Иванна вспомнила малоприятного журналиста, который недавно дал наводку на наркоторговцев. Точнее, на медсестру, которая под видом обычных лекарств продавала наркотические вещества. «Кажется, он работает с Дарьей Лапшиной, Лериной подругой», — подумала женщина. — «И они не очень ладят».
Теперь она припоминала. Да, кроме всего, что Валерия рассказала вчера, она сообщила о, якобы, готовящемся преступлении, убийстве этого Семерядова.
— Валяй, — Иванна снова села на стул, окончательно разобравшись в своих мыслях.
— В трех последних номерах «Нового дня» опубликованы странные послания. Четверостишия классиков. Я выписала их, — Лера достала записи и протянула Иванне.
Женщина открыла блокнот и пробежалась взглядом по строкам.
— Это сообщения из раздела «наша
Иванна повторно прочитала три отрывка, принадлежащие перу поэтов.
Первым значилось стихотворение Брюсова, «В трауре». А именно, строки
«Она была в трауре с длинной вуалью; На небе горели в огне облака. Черты ее нежно дышали печалью; Небесные тайны качала река».Следующий отрывок принадлежал Гумилеву:
«Мне снилось: мы умеpли оба, Лежим с успокоенным взглядом, Два белые, белые гроба Поставлены pядом».А третье четверостишие, принадлежащее Н.А.Клюеву, гласило:
«Есть две страны; одна — Больница, Другая — Кладбище, меж них Печальных сосен вереница, Угрюмых пихт и верб седых!».— Когда опубликовано первое?
— Три дня назад, — Лера забрала блокнот. — За день до убийства Милы.
Иванна задумчиво посмотрела в пространство.
— Что же… может быть… — пробормотала она, сплетая пальцы рук. — Но стихи к делу не пришьешь. Какое отношение они имеют к предполагаемой смерти Семерядова?
— Самое прямое. Стихотворение Гумилева может относиться к Миле и Антоновой. Или к Антоновой и Ирине, если Миле было посвящено четверостишие «В трауре». Не забывай, что она действительно долго ходила в трауре по сыну.
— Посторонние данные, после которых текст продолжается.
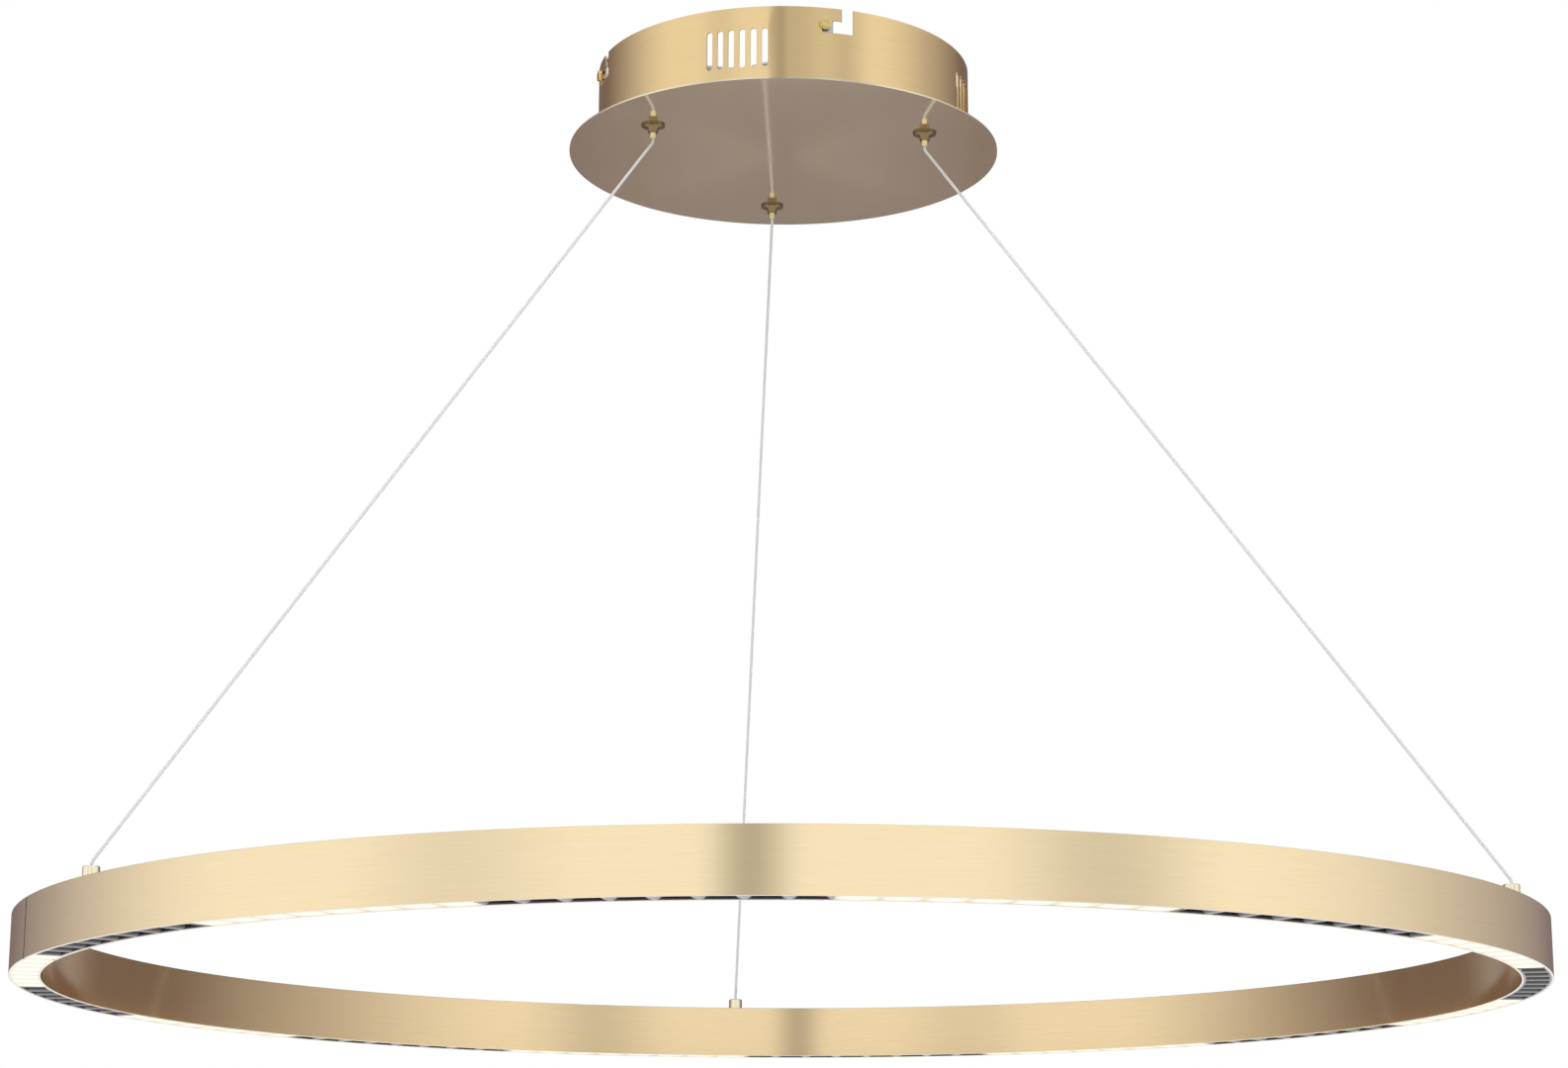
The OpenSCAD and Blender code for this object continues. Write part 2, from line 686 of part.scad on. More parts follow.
// Half section of the band: two side walls, a top web and an inner web
module band_section() difference() {
    translate([ring_r - ring_w, ring_bottom_z]) square([ring_w, ring_h]);
    translate([ring_mid_r - channel_w / 2, ring_bottom_z - eps]) square([channel_w, light_depth + eps]);
    translate([ring_mid_r - channel_w / 2, web_top_z]) square([channel_w, chamber_top_z - web_top_z]);
    translate([ring_mid_r - channel_w / 2 - groove_depth, bead_z - groove_h / 2])
        square([channel_w + 2 * groove_depth, groove_h]);
}

module ring_profile() color(brass) difference() {
    rotate_extrude($fn = 360) band_section();
    at_azimuth(seam_turn) translate([-seam_gap / 2, -ring_r - 1, ring_bottom_z - 1])
        cube([seam_gap, ring_w + 2, ring_h + 2]);
    for (azimuth = hang_az) at_azimuth(azimuth, ring_mid_r)
        translate([0, 0, chamber_top_z - eps]) cylinder(r = stud_r + tapped_fit, h = ring_top_t + 2 * eps);
    for (azimuth = joint_screw_az) at_azimuth(azimuth, ring_mid_r) translate([0, 0, ring_top_z])
        joint_screw_shape(near_fit, ring_top_t + eps);
    for (m = [0:2 * pairs - 1]) at_azimuth(module_turn + (m + 0.5) * module_deg) {
        for (side = [-1, 1]) translate([0, -ring_mid_r + side * bus_offset, web_bottom_z - eps])
            cylinder(r = bus_hole_r, h = ring_web_t + 2 * eps);
    }
    for (azimuth = board_screw_az) at_azimuth(azimuth, ring_mid_r)
        translate([0, 0, web_bottom_z - eps])
            cylinder(r = board_screw_r + tapped_fit, h = ring_web_t + 2 * eps);
}

// A countersunk screw with its head flush at height 0, pointing down
module joint_screw_shape(fit, length)
    rotate_extrude($fn = 48) polygon([
        [0, 0],
        [joint_head_r + fit, 0],
        [joint_screw_r + fit, -joint_head_t],
        [joint_screw_r + fit, -length],
        [0, -length]
    ]);

// The curved bar inside the upper chamber that closes the seam
module joint_bar() color(zinc) difference() {
    ring_stretch(seam_turn - joint_bar_deg / 2, seam_turn + joint_bar_deg / 2)
        translate([ring_mid_r - channel_w / 2 + module_fit, chamber_top_z - joint_bar_h])
            square([channel_w - 2 * module_fit, joint_bar_h]);
    for (azimuth = joint_screw_az) at_azimuth(azimuth, ring_mid_r)
        translate([0, 0, chamber_top_z - joint_bar_h - eps])
            cylinder(r = joint_screw_r + tapped_fit, h = joint_bar_h + 2 * eps);
}

module joint_screws() color(polished_brass)
    for (azimuth = joint_screw_az) at_azimuth(azimuth, ring_mid_r)
        translate([0, 0, ring_top_z - near_fit]) difference() {
            joint_screw_shape(0, joint_screw_l);
            for (turn = [0, 90]) rotate([0, 0, turn])
                cube([joint_recess_l, joint_recess_w, 2 * joint_recess_depth], center = true);
        }

module ring_anchors() color(polished_brass)
    for (azimuth = hang_az) at_azimuth(azimuth, ring_mid_r) translate([0, 0, ring_top_z])
        rotate_extrude() polygon([
            [cable_bore_r, -ring_top_t - stud_drop],
            [stud_r, -ring_top_t - stud_drop],
            [stud_r, 0],
            [anchor_d / 2, 0],
            [anchor_d / 2, anchor_h - anchor_chamfer],
            [anchor_d / 2 - anchor_chamfer, anchor_h],
            [cable_d / 2 + tapped_fit, anchor_h],
            [cable_d / 2 + tapped_fit, anchor_h - anchor_neck],
            [cable_bore_r, anchor_h - anchor_neck]
        ]);

// The end of each cable inside its anchor, down to its ferrule
module cable_ends() color(sleeve)
    for (azimuth = hang_az) at_azimuth(azimuth, ring_mid_r)
        translate([0, 0, stud_end_z - ferrule_h])
            cylinder(d = cable_d, h = cable_low_z - stud_end_z + ferrule_h, $fn = 32);

module cable_ferrules() color(zinc)
    for (azimuth = hang_az) at_azimuth(azimuth, ring_mid_r)
        translate([0, 0, stud_end_z - ferrule_h]) difference() {
            cylinder(r = ferrule_r, h = ferrule_h);
            translate([0, 0, -eps])
                cylinder(r = cable_d / 2 + tapped_fit, h = ferrule_h + 2 * eps, $fn = 32);
        }

// Two flat conductors round the upper chamber, with drops to the light boards and a rise to one cable each
module bus_strips() color(film_black)
    for (k = [0, 1]) {
        strip_r = ring_mid_r + (2 * k - 1) * bus_offset;
        ring_stretch(seam_turn + bus_end_deg, seam_turn + 360 - bus_end_deg)
            translate([strip_r - bus_w / 2, bus_z]) square([bus_w, bus_t]);
        for (m = [0:2 * pairs - 1]) at_azimuth(module_turn + (m + 0.5) * module_deg, strip_r)
            translate([0, 0, web_bottom_z]) cylinder(d = bus_drop_d, h = bus_z + bus_t / 2 - web_bottom_z);
        at_azimuth(hang_az[k]) {
            translate([-bus_w / 2, -max(strip_r, ring_mid_r) - bus_w / 4, bus_z + bus_t / 4])
                cube([bus_w, bus_offset + bus_w / 2, bus_t / 2]);
            translate([0, -ring_mid_r, bus_z + bus_t / 2])
                cylinder(d = bus_drop_d, h = stud_end_z - ferrule_h - bus_z - bus_t / 2);
        }
    }

// The side walls, snap beads and open back that every light module shares
module module_blank(azimuth) {
    start = azimuth + gap_deg / 2;
    stop = azimuth + module_deg - gap_deg / 2;
    ring_stretch(start, stop) union() {
        translate([ring_mid_r - module_w / 2, face_z]) square([module_w, board_z - face_z]);
        translate([ring_mid_r - module_w / 2 - module_fit - bead_out, bead_z - bead_h / 2])
            square([module_w + 2 * (module_fit + bead_out), bead_h]);
    }
}

function module_start(i, kind) = module_turn + (2 * i - 4 + kind) * module_deg;

// The back pocket of a module, from a height up to the light board
module back_pocket(azimuth, low_z, wall)
    ring_stretch(azimuth + gap_deg / 2 + end_wall_deg, azimuth + module_deg - gap_deg / 2 - end_wall_deg)
        translate([ring_mid_r - module_w / 2 + wall, low_z])
            square([module_w - 2 * wall, board_z - low_z + eps]);

// A louvre: eight light cells between rounded bars, with an open back for the lenses
module louvre(i) color(dark_plastic) {
    azimuth = module_start(i, 1);
    difference() {
        module_blank(azimuth);
        back_pocket(azimuth, lens_rest_z, louvre_rim);
        for (k = [0:cells - 1]) at_azimuth(azimuth + (k + 0.5) * cell_deg) louvre_cell();
    }
}

// The space of one louvre cell: a throat that flares between two rounded bars
module louvre_cell() {
    depth = lens_rest_z - face_z;
    cell_l = module_w - 2 * louvre_rim;
    mouth_w = cell_pitch - bar_crest;
    translate([0, -ring_mid_r + cell_l / 2, face_z]) rotate([90, 0, 0])
    linear_extrude(cell_l) difference() {
        translate([-mouth_w / 2, -eps]) square([mouth_w, depth + 2 * eps]);
        for (side = [-1, 1]) {
            translate([side * (cell_throat / 2 + bar_r), bar_r]) circle(r = bar_r, $fn = 64);
            translate([side > 0 ? cell_throat / 2 : -cell_throat / 2 - bar_r, bar_r])
                square([bar_r, depth]);
        }
    }
}

// An opal diffuser: a face of eight pillowed segments, with side walls and an open back
module diffuser(i) color(opal) {
    azimuth = module_start(i, 0);
    difference() {
        module_blank(azimuth);
        back_pocket(azimuth, face_z + opal_t, opal_side);
        for (k = [0:cells - 1]) at_azimuth(azimuth + (k + 0.5) * cell_deg) pillow_cut();
    }
}

// What is cut from a flat face to leave one crowned segment
module pillow_cut() {
    half = cell_pitch / 2;
    reach = half * 1.03;
    skim = 0.03;
    crown_r = (half * half + opal_crown * opal_crown) / (2 * opal_crown);
    cut_l = ring_w + 2;
    translate([0, -ring_mid_r + cut_l / 2, face_z]) rotate([90, 0, 0]) linear_extrude(cut_l) difference() {
        translate([-reach, -1]) square([2 * reach, 1 + 1.5 * opal_crown + skim]);
        translate([0, crown_r + skim]) circle(r = crown_r, $fn = 360);
    }
}

// Sixteen light boards, each with eight chips on its underside
module led_boards() color(board_white)
    for (m = [0:2 * pairs - 1]) {
        azimuth = module_turn + m * module_deg;
        difference() {
            union() {
                ring_stretch(azimuth + gap_deg, azimuth + module_deg - gap_deg)
                    translate([ring_mid_r - module_w / 2, board_z]) square([module_w, board_t]);
                for (k = [0:cells - 1]) at_azimuth(azimuth + (k + 0.5) * cell_deg, ring_mid_r)
                    translate([-led_size / 2, -led_size / 2, board_z - led_t])
                        cube([led_size, led_size, led_t + eps]);
            }
            for (k = [1, cells - 1]) at_azimuth(azimuth + k * cell_deg, ring_mid_r)
                translate([0, 0, board_z - eps])
                    cylinder(r = board_screw_r + near_fit, h = board_t + 2 * eps, $fn = 24);
        }
    }

// Eight clear strips, each with eight lenses that reach into the louvre's throats
module lens_strips() color(clear_plastic)
    for (i = [0:pairs - 1]) {
        azimuth = module_start(i, 1);
        strip_w = module_w - 2 * louvre_rim - 2 * module_fit;
        end_deg = 2 * end_wall_deg;
        ring_stretch(azimuth + end_deg, azimuth + module_deg - end_deg)
            translate([ring_mid_r - strip_w / 2, lens_rest_z]) square([strip_w, lens_t]);
        for (k = [0:cells - 1]) at_azimuth(azimuth + (k + 0.5) * cell_deg, ring_mid_r)
            translate([0, 0, lens_rest_z - lens_drop])
                cylinder(r1 = lens_r - 1, r2 = lens_r, h = lens_drop + eps, $fn = 32);
    }

module board_screws() color(zinc)
    for (azimuth = board_screw_az) at_azimuth(azimuth, ring_mid_r) {
        head_r = 1.9;
        head_t = 0.9;
        translate([0, 0, board_z - head_t]) cylinder(r = head_r, h = head_t, $fn = 24);
        translate([0, 0, board_z - eps]) cylinder(r = board_screw_r, h = board_t + ring_web_t, $fn = 24);
    }

ceiling_bracket();
bayonet_screws();
earth_screw();
canopy_drum();
canopy_disc();
driver_case();
driver_cover();
driver_board();
driver_screws();
driver_leads();
terminal_block();
terminal_screws();
cable_tails();
gripper_body(0);  // gripper_body_1
gripper_body(1);  // gripper_body_2
gripper_body(2);  // gripper_body_3
gripper_nuts();
gripper_washers();
gripper_caps();
release_tip(0);  // release_tip_1
release_tip(1);  // release_tip_2
release_tip(2);  // release_tip_3
gripper_balls(0);  // gripper_balls_1
gripper_balls(1);  // gripper_balls_2
gripper_balls(2);  // gripper_balls_3
gripper_spring(0);  // gripper_spring_1
gripper_spring(1);  // gripper_spring_2
gripper_spring(2);  // gripper_spring_3
hanging_cable(0);  // cable_1
hanging_cable(1);  // cable_2
hanging_cable(2);  // cable_3
ring_profile();
joint_bar();
joint_screws();
ring_anchors();
cable_ends();
cable_ferrules();
bus_strips();
louvre(0);  // louvre_1
louvre(1);  // louvre_2
louvre(2);  // louvre_3
louvre(3);  // louvre_4
louvre(4);  // louvre_5
louvre(5);  // louvre_6
louvre(6);  // louvre_7
louvre(7);  // louvre_8
diffuser(0);  // diffuser_1
diffuser(1);  // diffuser_2
diffuser(2);  // diffuser_3
diffuser(3);  // diffuser_4
diffuser(4);  // diffuser_5
diffuser(5);  // diffuser_6
diffuser(6);  // diffuser_7
diffuser(7);  // diffuser_8
led_boards();
lens_strips();
board_screws();
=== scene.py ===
"""Ring chandelier in brushed brass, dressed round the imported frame. Metres, +Z up, origin at the ceiling."""

import json
from math import atan, cos, degrees, pi, radians, sin, tan

import bmesh
import bpy
from mathutils import Matrix, Vector


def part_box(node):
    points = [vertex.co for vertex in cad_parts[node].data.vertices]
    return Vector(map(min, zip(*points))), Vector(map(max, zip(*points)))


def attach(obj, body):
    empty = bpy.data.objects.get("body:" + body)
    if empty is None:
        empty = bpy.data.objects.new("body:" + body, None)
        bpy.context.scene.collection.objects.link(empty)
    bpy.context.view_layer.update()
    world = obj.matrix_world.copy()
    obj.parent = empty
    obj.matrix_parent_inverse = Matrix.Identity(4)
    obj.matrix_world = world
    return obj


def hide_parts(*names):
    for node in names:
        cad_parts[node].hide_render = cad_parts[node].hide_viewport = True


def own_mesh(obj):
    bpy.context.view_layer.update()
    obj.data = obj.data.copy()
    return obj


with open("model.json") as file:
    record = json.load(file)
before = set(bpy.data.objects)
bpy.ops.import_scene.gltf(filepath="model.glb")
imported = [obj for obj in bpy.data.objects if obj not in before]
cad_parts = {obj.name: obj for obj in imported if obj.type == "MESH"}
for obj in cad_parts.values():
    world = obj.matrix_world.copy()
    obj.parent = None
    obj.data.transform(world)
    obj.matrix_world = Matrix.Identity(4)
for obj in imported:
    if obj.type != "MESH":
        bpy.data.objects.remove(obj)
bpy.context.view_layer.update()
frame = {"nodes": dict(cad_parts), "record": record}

MM = 0.001

# The photograph's frame and the camera fitted to it
IMAGE_WIDTH_PX = 1585
FOCAL_PX = 3444
SENSOR_MM = 36
CAMERA_AT = Vector((0.0, -2.2653, -0.8783))
CAMERA_PITCH = 0.2362
CAMERA_YAW = -0.0005
CAMERA_ROLL = 0.0024
CLIP_NEAR = 0.05
CLIP_FAR = 100

# Sizes that the frame's boxes don't give, and azimuths in degrees
RING_WIDTH = 20 * MM
RING_WALL = 1.6 * MM
RING_TOP = 2.5 * MM
RING_WEB = 1.5 * MM
LIGHT_DEPTH = 15.5 * MM
BOARD_THICK = 1.6 * MM
SEAM_GAP = 0.6 * MM
SEAM_TURN = -66.7
MODULE_TURN = 3.3
MODULE_COUNT = 16
CELLS = 8
HANG_TURNS = (-55.7, 64.3, 184.3)
GRIPPER_CIRCLE_R = 108 * MM
CABLE_D = 2.0 * MM
CABLE_LEAD_IN = 1 * MM
CABLE_BEND_R = 5 * MM


def lowest(node):
    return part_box(node)[0]


def highest(node):
    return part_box(node)[1]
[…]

А река, озеро… не суть важно для утопленника. В любом случае оба стиха предвещали смерть. Третий должен быть напечатан на этой неделе. Кажется… да, точно, сегодня. После этого совершится еще одно убийство. И оно как-то связано с больницей, — Лера процитировала стихотворение. — Есть две страны; одна — Больница, Другая — Кладбище, меж них Печальных сосен вереница, Угрюмых пихт и верб седых.
Она замолчала и немного погодя добавила.
— Я не сразу поняла, что убьют именно Семерядова.
Лера уселась на подоконник, и принялась болтать ногами.
— Сначала я думала, погибнет кто-то из пациентов больницы, или тяжело больной человек. Но потом пришла к выводу, что тот, кто связан с больницей или болезнями, сам станет убийцей. Вот смотри. Семерядов разоблачил наркоторговцев. Они, точнее она работала медсестрой. И я не верю, что всю операцию по подмене лекарств на наркотики провернула она одна. Не верю и в то, что Семерядов не знает про сообщников. По словам Даши, после своего возвращения из больницы он стал вести себя странно. Смотрел на всех вокруг с презрением, а потом сказал, что скоро его не будет в этом городе. Он намеревался сорвать большой куш. Я так полагаю, шантажировал сообщников, или сообщника этой медсестры. Как ты думаешь, согласятся они на условия зазнавшегося самоуверенного и жадного журналиста?